# Your instructions:
Your task is to quote the material that follows, in full and exactly.

# Material shown:

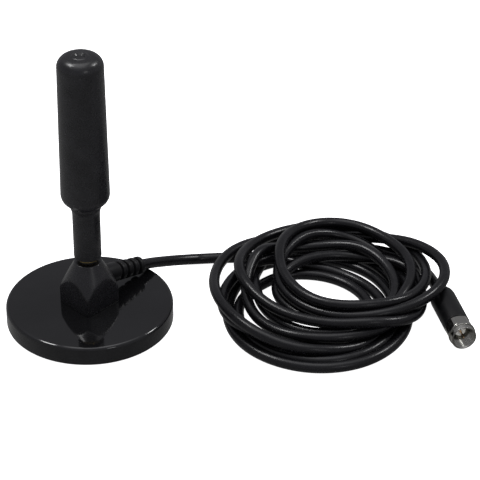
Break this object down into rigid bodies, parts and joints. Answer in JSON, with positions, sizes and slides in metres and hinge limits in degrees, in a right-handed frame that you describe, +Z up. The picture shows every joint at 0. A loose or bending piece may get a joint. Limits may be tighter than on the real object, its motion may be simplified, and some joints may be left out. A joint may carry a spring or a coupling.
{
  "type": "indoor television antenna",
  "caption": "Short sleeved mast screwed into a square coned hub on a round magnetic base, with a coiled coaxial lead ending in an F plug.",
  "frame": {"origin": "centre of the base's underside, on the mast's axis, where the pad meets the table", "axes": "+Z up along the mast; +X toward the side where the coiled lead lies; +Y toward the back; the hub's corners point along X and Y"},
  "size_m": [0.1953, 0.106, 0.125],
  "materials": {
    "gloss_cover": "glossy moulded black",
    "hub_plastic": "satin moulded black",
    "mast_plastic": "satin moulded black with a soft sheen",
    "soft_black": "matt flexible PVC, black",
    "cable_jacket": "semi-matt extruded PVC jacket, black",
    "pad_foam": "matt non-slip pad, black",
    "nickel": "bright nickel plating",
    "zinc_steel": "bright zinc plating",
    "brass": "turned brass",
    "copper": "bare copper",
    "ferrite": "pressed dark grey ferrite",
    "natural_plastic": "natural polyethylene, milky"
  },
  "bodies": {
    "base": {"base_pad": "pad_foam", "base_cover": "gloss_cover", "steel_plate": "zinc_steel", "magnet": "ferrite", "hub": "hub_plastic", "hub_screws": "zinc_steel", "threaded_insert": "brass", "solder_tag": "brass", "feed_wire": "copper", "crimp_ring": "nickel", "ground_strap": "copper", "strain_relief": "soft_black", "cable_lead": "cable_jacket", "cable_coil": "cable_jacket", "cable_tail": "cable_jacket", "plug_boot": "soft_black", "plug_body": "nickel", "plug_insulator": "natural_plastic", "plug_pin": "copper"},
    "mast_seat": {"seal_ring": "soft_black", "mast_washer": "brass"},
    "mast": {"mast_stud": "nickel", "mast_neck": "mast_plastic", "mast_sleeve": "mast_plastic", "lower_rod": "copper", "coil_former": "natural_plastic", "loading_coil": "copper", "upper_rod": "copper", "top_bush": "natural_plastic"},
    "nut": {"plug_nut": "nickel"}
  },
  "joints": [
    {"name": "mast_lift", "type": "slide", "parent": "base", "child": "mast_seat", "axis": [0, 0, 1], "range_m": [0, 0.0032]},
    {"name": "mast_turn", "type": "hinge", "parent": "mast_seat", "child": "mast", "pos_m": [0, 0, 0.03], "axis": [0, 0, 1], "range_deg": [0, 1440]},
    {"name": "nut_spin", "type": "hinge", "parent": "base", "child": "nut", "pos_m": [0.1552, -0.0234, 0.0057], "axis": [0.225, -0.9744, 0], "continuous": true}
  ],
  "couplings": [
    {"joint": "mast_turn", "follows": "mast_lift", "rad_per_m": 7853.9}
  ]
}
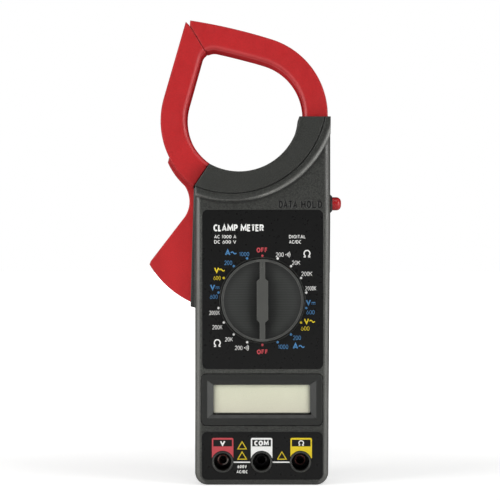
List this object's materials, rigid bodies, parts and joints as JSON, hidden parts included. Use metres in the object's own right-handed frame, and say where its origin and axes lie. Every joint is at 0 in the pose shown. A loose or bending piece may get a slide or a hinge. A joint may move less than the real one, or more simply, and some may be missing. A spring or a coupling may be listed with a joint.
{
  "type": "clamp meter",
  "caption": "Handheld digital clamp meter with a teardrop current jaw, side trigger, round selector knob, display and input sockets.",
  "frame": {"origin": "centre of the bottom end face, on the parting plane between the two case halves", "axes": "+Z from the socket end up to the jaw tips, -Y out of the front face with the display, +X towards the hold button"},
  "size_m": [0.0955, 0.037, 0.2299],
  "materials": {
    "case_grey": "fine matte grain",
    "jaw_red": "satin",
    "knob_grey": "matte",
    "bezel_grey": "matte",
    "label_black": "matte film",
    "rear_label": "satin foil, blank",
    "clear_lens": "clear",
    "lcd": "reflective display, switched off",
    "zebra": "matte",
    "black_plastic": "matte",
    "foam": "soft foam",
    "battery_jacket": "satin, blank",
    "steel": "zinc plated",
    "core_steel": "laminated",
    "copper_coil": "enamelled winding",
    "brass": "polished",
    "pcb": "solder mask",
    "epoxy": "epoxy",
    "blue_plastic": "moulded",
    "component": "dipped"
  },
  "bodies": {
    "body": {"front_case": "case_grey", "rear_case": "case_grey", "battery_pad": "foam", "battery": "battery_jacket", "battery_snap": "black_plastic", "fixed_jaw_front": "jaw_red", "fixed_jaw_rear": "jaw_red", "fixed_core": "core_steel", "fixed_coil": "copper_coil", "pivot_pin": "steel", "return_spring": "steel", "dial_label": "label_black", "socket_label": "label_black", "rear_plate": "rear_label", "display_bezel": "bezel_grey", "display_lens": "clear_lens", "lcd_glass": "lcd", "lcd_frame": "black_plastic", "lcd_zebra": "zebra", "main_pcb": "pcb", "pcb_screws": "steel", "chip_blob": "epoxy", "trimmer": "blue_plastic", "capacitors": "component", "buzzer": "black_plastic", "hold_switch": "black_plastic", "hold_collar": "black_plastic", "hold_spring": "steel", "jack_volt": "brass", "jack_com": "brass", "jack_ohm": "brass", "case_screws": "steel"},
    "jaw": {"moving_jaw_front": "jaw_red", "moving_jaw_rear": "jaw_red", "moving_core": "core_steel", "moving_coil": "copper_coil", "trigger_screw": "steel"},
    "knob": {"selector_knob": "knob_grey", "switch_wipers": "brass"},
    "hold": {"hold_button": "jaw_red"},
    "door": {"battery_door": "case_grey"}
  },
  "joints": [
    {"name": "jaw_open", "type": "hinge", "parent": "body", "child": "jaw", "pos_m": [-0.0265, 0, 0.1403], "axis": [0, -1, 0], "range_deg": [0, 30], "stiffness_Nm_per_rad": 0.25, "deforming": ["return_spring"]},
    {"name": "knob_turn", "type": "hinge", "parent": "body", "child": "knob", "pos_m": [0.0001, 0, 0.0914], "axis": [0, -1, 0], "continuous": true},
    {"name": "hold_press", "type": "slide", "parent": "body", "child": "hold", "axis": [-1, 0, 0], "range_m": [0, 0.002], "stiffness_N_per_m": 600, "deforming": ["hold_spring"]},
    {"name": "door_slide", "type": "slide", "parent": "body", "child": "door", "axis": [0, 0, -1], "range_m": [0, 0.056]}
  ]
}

# Reply to the task:
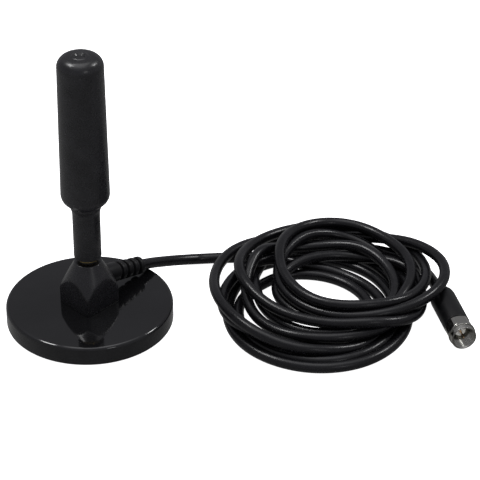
Break this object down into rigid bodies, parts and joints. Answer in JSON, with positions, sizes and slides in metres and hinge limits in degrees, in a right-handed frame that you describe, +Z up. The picture shows every joint at 0. A loose or bending piece may get a joint. Limits may be tighter than on the real object, its motion may be simplified, and some joints may be left out. A joint may carry a spring or a coupling.
{
  "type": "indoor television antenna",
  "caption": "Short sleeved mast screwed into a square coned hub on a round magnetic base, with a coiled coaxial lead ending in an F plug.",
  "frame": {"origin": "centre of the base's underside, on the mast's axis, where the pad meets the table", "axes": "+Z up along the mast; +X toward the side where the coiled lead lies; +Y toward the back; the hub's corners point along X and Y"},
  "size_m": [0.1953, 0.106, 0.125],
  "materials": {
    "gloss_cover": "glossy moulded black",
    "hub_plastic": "satin moulded black",
    "mast_plastic": "satin moulded black with a soft sheen",
    "soft_black": "matt flexible PVC, black",
    "cable_jacket": "semi-matt extruded PVC jacket, black",
    "pad_foam": "matt non-slip pad, black",
    "nickel": "bright nickel plating",
    "zinc_steel": "bright zinc plating",
    "brass": "turned brass",
    "copper": "bare copper",
    "ferrite": "pressed dark grey ferrite",
    "natural_plastic": "natural polyethylene, milky"
  },
  "bodies": {
    "base": {"base_pad": "pad_foam", "base_cover": "gloss_cover", "steel_plate": "zinc_steel", "magnet": "ferrite", "hub": "hub_plastic", "hub_screws": "zinc_steel", "threaded_insert": "brass", "solder_tag": "brass", "feed_wire": "copper", "crimp_ring": "nickel", "ground_strap": "copper", "strain_relief": "soft_black", "cable_lead": "cable_jacket", "cable_coil": "cable_jacket", "cable_tail": "cable_jacket", "plug_boot": "soft_black", "plug_body": "nickel", "plug_insulator": "natural_plastic", "plug_pin": "copper"},
    "mast_seat": {"seal_ring": "soft_black", "mast_washer": "brass"},
    "mast": {"mast_stud": "nickel", "mast_neck": "mast_plastic", "mast_sleeve": "mast_plastic", "lower_rod": "copper", "coil_former": "natural_plastic", "loading_coil": "copper", "upper_rod": "copper", "top_bush": "natural_plastic"},
    "nut": {"plug_nut": "nickel"}
  },
  "joints": [
    {"name": "mast_lift", "type": "slide", "parent": "base", "child": "mast_seat", "axis": [0, 0, 1], "range_m": [0, 0.0032]},
    {"name": "mast_turn", "type": "hinge", "parent": "mast_seat", "child": "mast", "pos_m": [0, 0, 0.03], "axis": [0, 0, 1], "range_deg": [0, 1440]},
    {"name": "nut_spin", "type": "hinge", "parent": "base", "child": "nut", "pos_m": [0.1552, -0.0234, 0.0057], "axis": [0.225, -0.9744, 0], "continuous": true}
  ],
  "couplings": [
    {"joint": "mast_turn", "follows": "mast_lift", "rad_per_m": 7853.9}
  ]
}
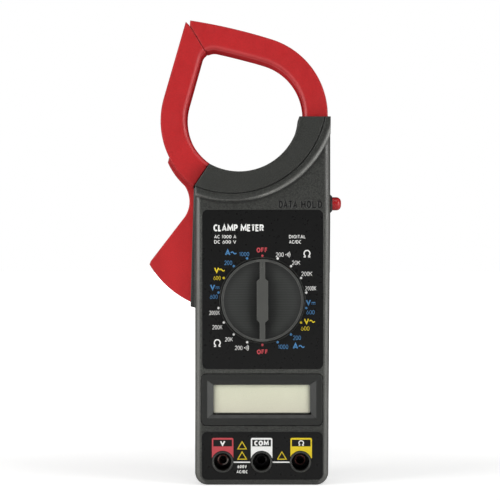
List this object's materials, rigid bodies, parts and joints as JSON, hidden parts included. Use metres in the object's own right-handed frame, and say where its origin and axes lie. Every joint is at 0 in the pose shown. A loose or bending piece may get a slide or a hinge. A joint may move less than the real one, or more simply, and some may be missing. A spring or a coupling may be listed with a joint.
{
  "type": "clamp meter",
  "caption": "Handheld digital clamp meter with a teardrop current jaw, side trigger, round selector knob, display and input sockets.",
  "frame": {"origin": "centre of the bottom end face, on the parting plane between the two case halves", "axes": "+Z from the socket end up to the jaw tips, -Y out of the front face with the display, +X towards the hold button"},
  "size_m": [0.0955, 0.037, 0.2299],
  "materials": {
    "case_grey": "fine matte grain",
    "jaw_red": "satin",
    "knob_grey": "matte",
    "bezel_grey": "matte",
    "label_black": "matte film",
    "rear_label": "satin foil, blank",
    "clear_lens": "clear",
    "lcd": "reflective display, switched off",
    "zebra": "matte",
    "black_plastic": "matte",
    "foam": "soft foam",
    "battery_jacket": "satin, blank",
    "steel": "zinc plated",
    "core_steel": "laminated",
    "copper_coil": "enamelled winding",
    "brass": "polished",
    "pcb": "solder mask",
    "epoxy": "epoxy",
    "blue_plastic": "moulded",
    "component": "dipped"
  },
  "bodies": {
    "body": {"front_case": "case_grey", "rear_case": "case_grey", "battery_pad": "foam", "battery": "battery_jacket", "battery_snap": "black_plastic", "fixed_jaw_front": "jaw_red", "fixed_jaw_rear": "jaw_red", "fixed_core": "core_steel", "fixed_coil": "copper_coil", "pivot_pin": "steel", "return_spring": "steel", "dial_label": "label_black", "socket_label": "label_black", "rear_plate": "rear_label", "display_bezel": "bezel_grey", "display_lens": "clear_lens", "lcd_glass": "lcd", "lcd_frame": "black_plastic", "lcd_zebra": "zebra", "main_pcb": "pcb", "pcb_screws": "steel", "chip_blob": "epoxy", "trimmer": "blue_plastic", "capacitors": "component", "buzzer": "black_plastic", "hold_switch": "black_plastic", "hold_collar": "black_plastic", "hold_spring": "steel", "jack_volt": "brass", "jack_com": "brass", "jack_ohm": "brass", "case_screws": "steel"},
    "jaw": {"moving_jaw_front": "jaw_red", "moving_jaw_rear": "jaw_red", "moving_core": "core_steel", "moving_coil": "copper_coil", "trigger_screw": "steel"},
    "knob": {"selector_knob": "knob_grey", "switch_wipers": "brass"},
    "hold": {"hold_button": "jaw_red"},
    "door": {"battery_door": "case_grey"}
  },
  "joints": [
    {"name": "jaw_open", "type": "hinge", "parent": "body", "child": "jaw", "pos_m": [-0.0265, 0, 0.1403], "axis": [0, -1, 0], "range_deg": [0, 30], "stiffness_Nm_per_rad": 0.25, "deforming": ["return_spring"]},
    {"name": "knob_turn", "type": "hinge", "parent": "body", "child": "knob", "pos_m": [0.0001, 0, 0.0914], "axis": [0, -1, 0], "continuous": true},
    {"name": "hold_press", "type": "slide", "parent": "body", "child": "hold", "axis": [-1, 0, 0], "range_m": [0, 0.002], "stiffness_N_per_m": 600, "deforming": ["hold_spring"]},
    {"name": "door_slide", "type": "slide", "parent": "body", "child": "door", "axis": [0, 0, -1], "range_m": [0, 0.056]}
  ]
}